Prompt: Reproduce the top of the data verbatim, through and including the line that contains "return revolved(rim +".

>> START Available data

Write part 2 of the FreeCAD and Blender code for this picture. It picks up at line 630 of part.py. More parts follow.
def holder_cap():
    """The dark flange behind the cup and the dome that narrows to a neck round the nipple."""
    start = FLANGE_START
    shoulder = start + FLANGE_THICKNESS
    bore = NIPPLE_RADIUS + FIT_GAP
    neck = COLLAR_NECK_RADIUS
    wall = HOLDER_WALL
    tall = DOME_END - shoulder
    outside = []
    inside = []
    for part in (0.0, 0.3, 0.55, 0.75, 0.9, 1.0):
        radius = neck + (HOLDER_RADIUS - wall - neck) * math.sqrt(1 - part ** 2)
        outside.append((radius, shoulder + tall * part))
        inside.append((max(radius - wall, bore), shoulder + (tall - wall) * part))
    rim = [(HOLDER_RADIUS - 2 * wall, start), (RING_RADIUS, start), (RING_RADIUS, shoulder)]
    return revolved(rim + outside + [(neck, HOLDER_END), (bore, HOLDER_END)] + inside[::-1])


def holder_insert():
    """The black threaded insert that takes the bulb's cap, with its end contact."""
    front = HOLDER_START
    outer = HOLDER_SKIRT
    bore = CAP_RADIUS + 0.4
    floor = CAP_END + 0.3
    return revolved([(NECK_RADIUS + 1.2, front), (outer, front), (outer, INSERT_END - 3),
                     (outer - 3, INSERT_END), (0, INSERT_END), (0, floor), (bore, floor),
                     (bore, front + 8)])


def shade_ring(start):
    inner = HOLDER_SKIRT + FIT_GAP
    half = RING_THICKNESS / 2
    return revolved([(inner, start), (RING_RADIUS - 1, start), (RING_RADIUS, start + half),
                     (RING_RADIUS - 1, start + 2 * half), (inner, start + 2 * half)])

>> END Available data

Answer to the problem:
Write part 2 of the FreeCAD and Blender code for this picture. It picks up at line 630 of part.py. More parts follow.
def holder_cap():
    """The dark flange behind the cup and the dome that narrows to a neck round the nipple."""
    start = FLANGE_START
    shoulder = start + FLANGE_THICKNESS
    bore = NIPPLE_RADIUS + FIT_GAP
    neck = COLLAR_NECK_RADIUS
    wall = HOLDER_WALL
    tall = DOME_END - shoulder
    outside = []
    inside = []
    for part in (0.0, 0.3, 0.55, 0.75, 0.9, 1.0):
        radius = neck + (HOLDER_RADIUS - wall - neck) * math.sqrt(1 - part ** 2)
        outside.append((radius, shoulder + tall * part))
        inside.append((max(radius - wall, bore), shoulder + (tall - wall) * part))
    rim = [(HOLDER_RADIUS - 2 * wall, start), (RING_RADIUS, start), (RING_RADIUS, shoulder)]
    return revolved(rim + outside + [(neck, HOLDER_END), (bore, HOLDER_END)] + inside[::-1])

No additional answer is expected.